WORK REQUIRED:
Exactly repeat the full listing that follows.

+ + + +

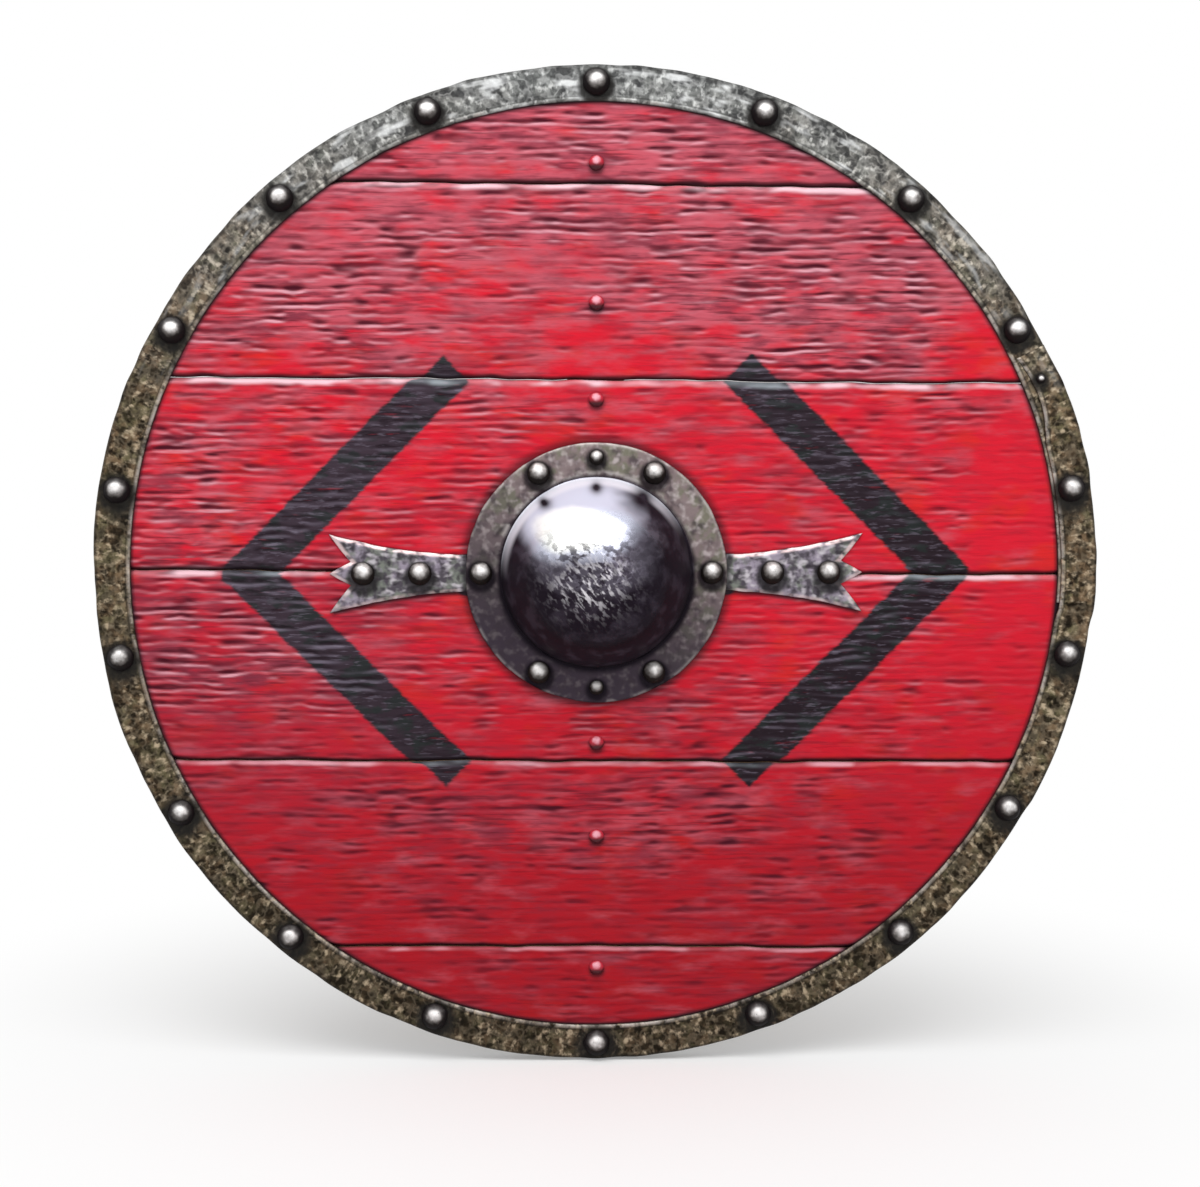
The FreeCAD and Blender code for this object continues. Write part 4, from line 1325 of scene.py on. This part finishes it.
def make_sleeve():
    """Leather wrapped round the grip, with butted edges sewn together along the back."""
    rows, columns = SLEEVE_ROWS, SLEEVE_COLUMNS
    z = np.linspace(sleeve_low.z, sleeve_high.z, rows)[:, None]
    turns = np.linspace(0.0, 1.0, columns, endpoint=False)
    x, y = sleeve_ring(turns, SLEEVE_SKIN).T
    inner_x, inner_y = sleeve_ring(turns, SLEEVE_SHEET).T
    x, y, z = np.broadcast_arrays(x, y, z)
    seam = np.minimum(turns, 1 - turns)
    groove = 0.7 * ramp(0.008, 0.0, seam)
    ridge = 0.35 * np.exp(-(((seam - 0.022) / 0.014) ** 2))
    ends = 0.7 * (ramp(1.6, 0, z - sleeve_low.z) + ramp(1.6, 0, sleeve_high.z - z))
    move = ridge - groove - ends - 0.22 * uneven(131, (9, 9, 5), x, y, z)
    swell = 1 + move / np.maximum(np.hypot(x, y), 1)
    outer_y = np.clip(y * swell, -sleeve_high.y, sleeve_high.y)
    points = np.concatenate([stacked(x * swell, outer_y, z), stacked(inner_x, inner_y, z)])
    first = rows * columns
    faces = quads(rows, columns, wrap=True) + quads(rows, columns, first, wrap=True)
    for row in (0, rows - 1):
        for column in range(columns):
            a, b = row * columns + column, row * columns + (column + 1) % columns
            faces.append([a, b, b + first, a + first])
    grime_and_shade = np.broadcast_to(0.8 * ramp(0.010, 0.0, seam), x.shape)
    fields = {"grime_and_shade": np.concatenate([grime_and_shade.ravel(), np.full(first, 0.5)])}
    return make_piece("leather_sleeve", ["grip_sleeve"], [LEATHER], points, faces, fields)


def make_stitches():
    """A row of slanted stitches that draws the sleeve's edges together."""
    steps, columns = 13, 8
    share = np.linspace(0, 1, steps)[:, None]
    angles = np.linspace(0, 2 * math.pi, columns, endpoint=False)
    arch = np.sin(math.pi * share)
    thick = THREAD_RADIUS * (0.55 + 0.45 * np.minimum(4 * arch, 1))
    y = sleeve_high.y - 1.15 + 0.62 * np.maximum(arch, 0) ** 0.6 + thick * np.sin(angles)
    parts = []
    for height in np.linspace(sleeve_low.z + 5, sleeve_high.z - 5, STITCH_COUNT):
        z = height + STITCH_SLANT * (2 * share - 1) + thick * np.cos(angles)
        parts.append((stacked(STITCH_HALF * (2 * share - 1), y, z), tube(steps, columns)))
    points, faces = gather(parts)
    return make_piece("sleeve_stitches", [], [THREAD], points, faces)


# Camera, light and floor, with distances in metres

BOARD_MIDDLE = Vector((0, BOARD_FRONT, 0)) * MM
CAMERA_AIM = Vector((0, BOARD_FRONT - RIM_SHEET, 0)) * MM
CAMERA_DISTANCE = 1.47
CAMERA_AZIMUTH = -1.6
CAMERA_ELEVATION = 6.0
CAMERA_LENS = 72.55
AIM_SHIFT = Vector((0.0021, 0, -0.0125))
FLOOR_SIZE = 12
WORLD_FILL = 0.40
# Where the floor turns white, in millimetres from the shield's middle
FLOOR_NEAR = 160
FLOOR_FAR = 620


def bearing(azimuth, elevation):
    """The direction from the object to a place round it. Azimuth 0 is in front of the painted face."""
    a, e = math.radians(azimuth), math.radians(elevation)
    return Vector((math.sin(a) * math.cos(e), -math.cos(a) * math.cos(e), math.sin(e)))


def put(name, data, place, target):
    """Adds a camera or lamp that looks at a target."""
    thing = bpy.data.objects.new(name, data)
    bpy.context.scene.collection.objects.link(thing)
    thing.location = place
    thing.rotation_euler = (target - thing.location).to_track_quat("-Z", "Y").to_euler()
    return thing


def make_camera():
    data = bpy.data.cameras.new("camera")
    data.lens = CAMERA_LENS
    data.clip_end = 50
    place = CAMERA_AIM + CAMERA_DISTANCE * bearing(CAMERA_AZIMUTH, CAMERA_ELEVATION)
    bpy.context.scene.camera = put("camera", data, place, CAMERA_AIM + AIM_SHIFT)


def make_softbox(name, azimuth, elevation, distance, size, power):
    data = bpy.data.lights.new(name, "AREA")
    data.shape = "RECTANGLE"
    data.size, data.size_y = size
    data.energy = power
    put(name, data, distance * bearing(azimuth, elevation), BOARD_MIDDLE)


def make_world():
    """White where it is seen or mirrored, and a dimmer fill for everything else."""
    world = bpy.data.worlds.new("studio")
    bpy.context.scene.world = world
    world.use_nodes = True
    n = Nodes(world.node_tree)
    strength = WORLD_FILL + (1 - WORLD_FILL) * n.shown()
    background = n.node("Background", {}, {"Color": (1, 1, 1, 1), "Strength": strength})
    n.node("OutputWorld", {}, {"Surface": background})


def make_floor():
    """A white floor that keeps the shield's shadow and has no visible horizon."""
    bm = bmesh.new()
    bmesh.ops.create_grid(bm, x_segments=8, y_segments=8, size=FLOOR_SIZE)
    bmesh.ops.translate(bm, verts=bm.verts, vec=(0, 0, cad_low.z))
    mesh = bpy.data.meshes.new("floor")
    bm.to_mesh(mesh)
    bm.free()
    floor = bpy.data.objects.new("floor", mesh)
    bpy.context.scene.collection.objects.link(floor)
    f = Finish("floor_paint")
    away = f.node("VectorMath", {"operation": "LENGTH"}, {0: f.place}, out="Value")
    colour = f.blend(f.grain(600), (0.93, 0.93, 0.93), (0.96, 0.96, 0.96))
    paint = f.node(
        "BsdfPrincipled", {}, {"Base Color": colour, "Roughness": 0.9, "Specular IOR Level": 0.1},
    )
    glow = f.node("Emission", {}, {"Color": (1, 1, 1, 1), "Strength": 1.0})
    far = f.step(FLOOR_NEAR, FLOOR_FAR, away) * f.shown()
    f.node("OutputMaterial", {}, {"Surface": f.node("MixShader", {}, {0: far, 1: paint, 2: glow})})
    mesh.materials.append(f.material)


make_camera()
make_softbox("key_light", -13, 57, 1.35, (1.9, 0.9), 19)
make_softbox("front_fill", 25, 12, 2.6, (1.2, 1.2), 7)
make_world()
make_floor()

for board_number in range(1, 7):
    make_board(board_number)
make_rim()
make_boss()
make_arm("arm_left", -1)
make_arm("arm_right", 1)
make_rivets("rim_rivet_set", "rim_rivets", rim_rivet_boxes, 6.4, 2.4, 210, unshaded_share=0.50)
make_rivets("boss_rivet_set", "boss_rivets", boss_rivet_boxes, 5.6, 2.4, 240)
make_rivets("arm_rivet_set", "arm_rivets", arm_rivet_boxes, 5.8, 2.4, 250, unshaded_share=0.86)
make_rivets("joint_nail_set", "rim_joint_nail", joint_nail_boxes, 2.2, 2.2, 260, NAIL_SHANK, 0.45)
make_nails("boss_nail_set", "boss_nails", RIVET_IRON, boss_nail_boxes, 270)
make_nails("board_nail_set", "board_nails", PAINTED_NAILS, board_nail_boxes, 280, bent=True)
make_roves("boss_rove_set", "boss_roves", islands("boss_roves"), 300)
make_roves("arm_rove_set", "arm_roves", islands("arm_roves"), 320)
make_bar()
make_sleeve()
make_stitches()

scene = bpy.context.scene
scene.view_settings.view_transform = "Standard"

+ + + +

REPLY TO THE TASK:
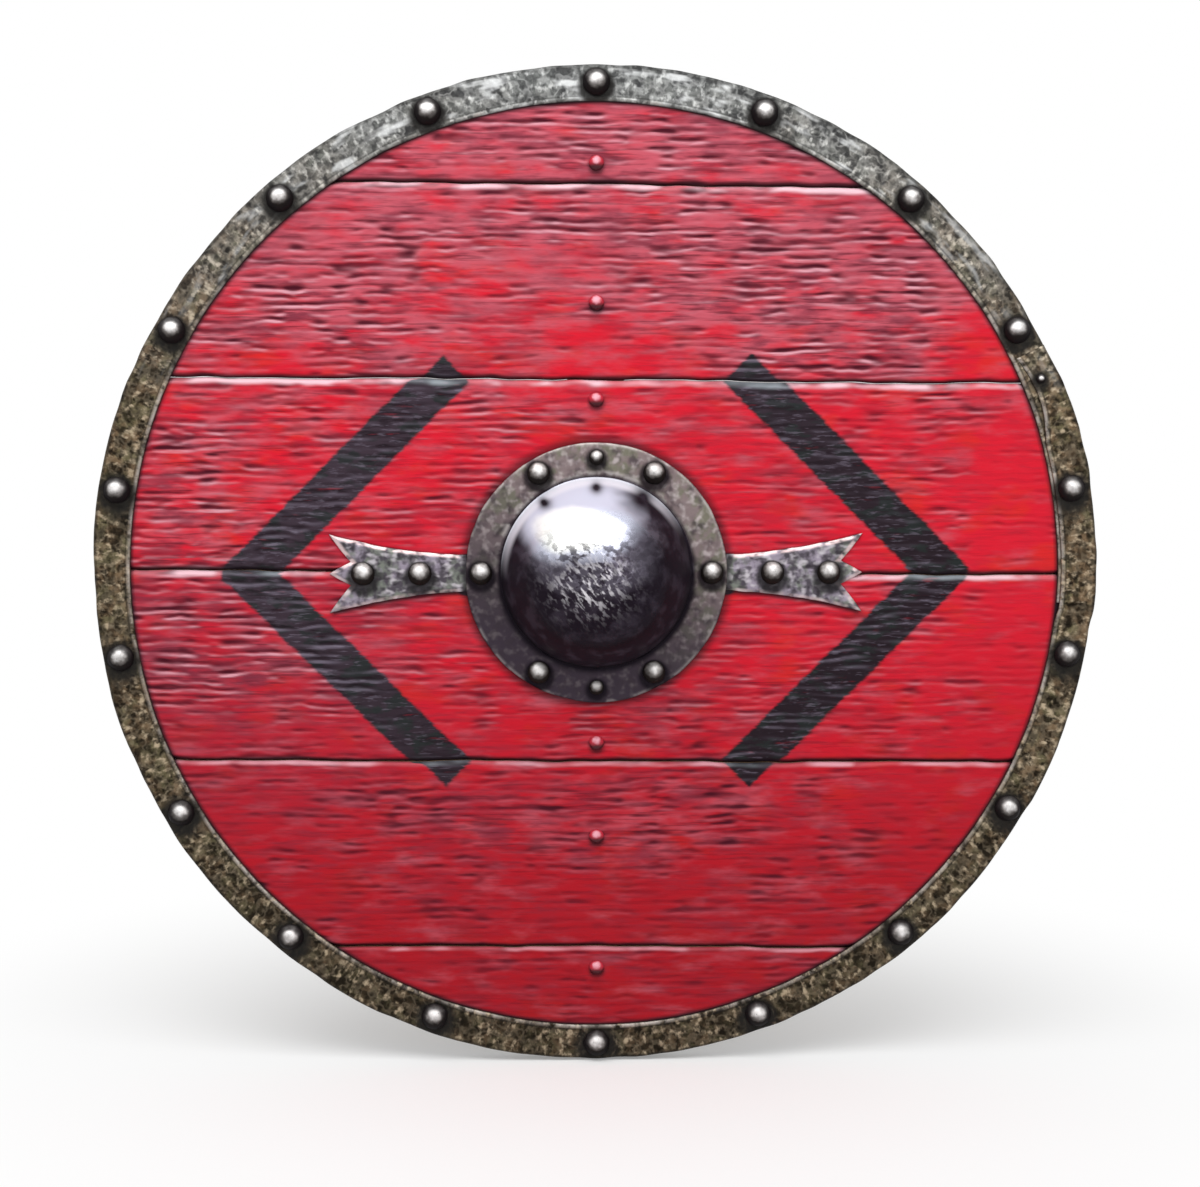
The FreeCAD and Blender code for this object continues. Write part 4, from line 1325 of scene.py on. This part finishes it.
def make_sleeve():
    """Leather wrapped round the grip, with butted edges sewn together along the back."""
    rows, columns = SLEEVE_ROWS, SLEEVE_COLUMNS
    z = np.linspace(sleeve_low.z, sleeve_high.z, rows)[:, None]
    turns = np.linspace(0.0, 1.0, columns, endpoint=False)
    x, y = sleeve_ring(turns, SLEEVE_SKIN).T
    inner_x, inner_y = sleeve_ring(turns, SLEEVE_SHEET).T
    x, y, z = np.broadcast_arrays(x, y, z)
    seam = np.minimum(turns, 1 - turns)
    groove = 0.7 * ramp(0.008, 0.0, seam)
    ridge = 0.35 * np.exp(-(((seam - 0.022) / 0.014) ** 2))
    ends = 0.7 * (ramp(1.6, 0, z - sleeve_low.z) + ramp(1.6, 0, sleeve_high.z - z))
    move = ridge - groove - ends - 0.22 * uneven(131, (9, 9, 5), x, y, z)
    swell = 1 + move / np.maximum(np.hypot(x, y), 1)
    outer_y = np.clip(y * swell, -sleeve_high.y, sleeve_high.y)
    points = np.concatenate([stacked(x * swell, outer_y, z), stacked(inner_x, inner_y, z)])
    first = rows * columns
    faces = quads(rows, columns, wrap=True) + quads(rows, columns, first, wrap=True)
    for row in (0, rows - 1):
        for column in range(columns):
            a, b = row * columns + column, row * columns + (column + 1) % columns
            faces.append([a, b, b + first, a + first])
    grime_and_shade = np.broadcast_to(0.8 * ramp(0.010, 0.0, seam), x.shape)
    fields = {"grime_and_shade": np.concatenate([grime_and_shade.ravel(), np.full(first, 0.5)])}
    return make_piece("leather_sleeve", ["grip_sleeve"], [LEATHER], points, faces, fields)


def make_stitches():
    """A row of slanted stitches that draws the sleeve's edges together."""
    steps, columns = 13, 8
    share = np.linspace(0, 1, steps)[:, None]
    angles = np.linspace(0, 2 * math.pi, columns, endpoint=False)
    arch = np.sin(math.pi * share)
    thick = THREAD_RADIUS * (0.55 + 0.45 * np.minimum(4 * arch, 1))
    y = sleeve_high.y - 1.15 + 0.62 * np.maximum(arch, 0) ** 0.6 + thick * np.sin(angles)
    parts = []
    for height in np.linspace(sleeve_low.z + 5, sleeve_high.z - 5, STITCH_COUNT):
        z = height + STITCH_SLANT * (2 * share - 1) + thick * np.cos(angles)
        parts.append((stacked(STITCH_HALF * (2 * share - 1), y, z), tube(steps, columns)))
    points, faces = gather(parts)
    return make_piece("sleeve_stitches", [], [THREAD], points, faces)


# Camera, light and floor, with distances in metres

BOARD_MIDDLE = Vector((0, BOARD_FRONT, 0)) * MM
CAMERA_AIM = Vector((0, BOARD_FRONT - RIM_SHEET, 0)) * MM
CAMERA_DISTANCE = 1.47
CAMERA_AZIMUTH = -1.6
CAMERA_ELEVATION = 6.0
CAMERA_LENS = 72.55
AIM_SHIFT = Vector((0.0021, 0, -0.0125))
FLOOR_SIZE = 12
WORLD_FILL = 0.40
# Where the floor turns white, in millimetres from the shield's middle
FLOOR_NEAR = 160
FLOOR_FAR = 620


def bearing(azimuth, elevation):
    """The direction from the object to a place round it. Azimuth 0 is in front of the painted face."""
    a, e = math.radians(azimuth), math.radians(elevation)
    return Vector((math.sin(a) * math.cos(e), -math.cos(a) * math.cos(e), math.sin(e)))


def put(name, data, place, target):
    """Adds a camera or lamp that looks at a target."""
    thing = bpy.data.objects.new(name, data)
    bpy.context.scene.collection.objects.link(thing)
    thing.location = place
    thing.rotation_euler = (target - thing.location).to_track_quat("-Z", "Y").to_euler()
    return thing


def make_camera():
    data = bpy.data.cameras.new("camera")
    data.lens = CAMERA_LENS
    data.clip_end = 50
    place = CAMERA_AIM + CAMERA_DISTANCE * bearing(CAMERA_AZIMUTH, CAMERA_ELEVATION)
    bpy.context.scene.camera = put("camera", data, place, CAMERA_AIM + AIM_SHIFT)


def make_softbox(name, azimuth, elevation, distance, size, power):
    data = bpy.data.lights.new(name, "AREA")
    data.shape = "RECTANGLE"
    data.size, data.size_y = size
    data.energy = power
    put(name, data, distance * bearing(azimuth, elevation), BOARD_MIDDLE)


def make_world():
    """White where it is seen or mirrored, and a dimmer fill for everything else."""
    world = bpy.data.worlds.new("studio")
    bpy.context.scene.world = world
    world.use_nodes = True
    n = Nodes(world.node_tree)
    strength = WORLD_FILL + (1 - WORLD_FILL) * n.shown()
    background = n.node("Background", {}, {"Color": (1, 1, 1, 1), "Strength": strength})
    n.node("OutputWorld", {}, {"Surface": background})


def make_floor():
    """A white floor that keeps the shield's shadow and has no visible horizon."""
    bm = bmesh.new()
    bmesh.ops.create_grid(bm, x_segments=8, y_segments=8, size=FLOOR_SIZE)
    bmesh.ops.translate(bm, verts=bm.verts, vec=(0, 0, cad_low.z))
    mesh = bpy.data.meshes.new("floor")
    bm.to_mesh(mesh)
    bm.free()
    floor = bpy.data.objects.new("floor", mesh)
    bpy.context.scene.collection.objects.link(floor)
    f = Finish("floor_paint")
    away = f.node("VectorMath", {"operation": "LENGTH"}, {0: f.place}, out="Value")
    colour = f.blend(f.grain(600), (0.93, 0.93, 0.93), (0.96, 0.96, 0.96))
    paint = f.node(
        "BsdfPrincipled", {}, {"Base Color": colour, "Roughness": 0.9, "Specular IOR Level": 0.1},
    )
    glow = f.node("Emission", {}, {"Color": (1, 1, 1, 1), "Strength": 1.0})
    far = f.step(FLOOR_NEAR, FLOOR_FAR, away) * f.shown()
    f.node("OutputMaterial", {}, {"Surface": f.node("MixShader", {}, {0: far, 1: paint, 2: glow})})
    mesh.materials.append(f.material)


make_camera()
make_softbox("key_light", -13, 57, 1.35, (1.9, 0.9), 19)
make_softbox("front_fill", 25, 12, 2.6, (1.2, 1.2), 7)
make_world()
make_floor()

for board_number in range(1, 7):
    make_board(board_number)
make_rim()
make_boss()
make_arm("arm_left", -1)
make_arm("arm_right", 1)
make_rivets("rim_rivet_set", "rim_rivets", rim_rivet_boxes, 6.4, 2.4, 210, unshaded_share=0.50)
make_rivets("boss_rivet_set", "boss_rivets", boss_rivet_boxes, 5.6, 2.4, 240)
make_rivets("arm_rivet_set", "arm_rivets", arm_rivet_boxes, 5.8, 2.4, 250, unshaded_share=0.86)
make_rivets("joint_nail_set", "rim_joint_nail", joint_nail_boxes, 2.2, 2.2, 260, NAIL_SHANK, 0.45)
make_nails("boss_nail_set", "boss_nails", RIVET_IRON, boss_nail_boxes, 270)
make_nails("board_nail_set", "board_nails", PAINTED_NAILS, board_nail_boxes, 280, bent=True)
make_roves("boss_rove_set", "boss_roves", islands("boss_roves"), 300)
make_roves("arm_rove_set", "arm_roves", islands("arm_roves"), 320)
make_bar()
make_sleeve()
make_stitches()

scene = bpy.context.scene
scene.view_settings.view_transform = "Standard"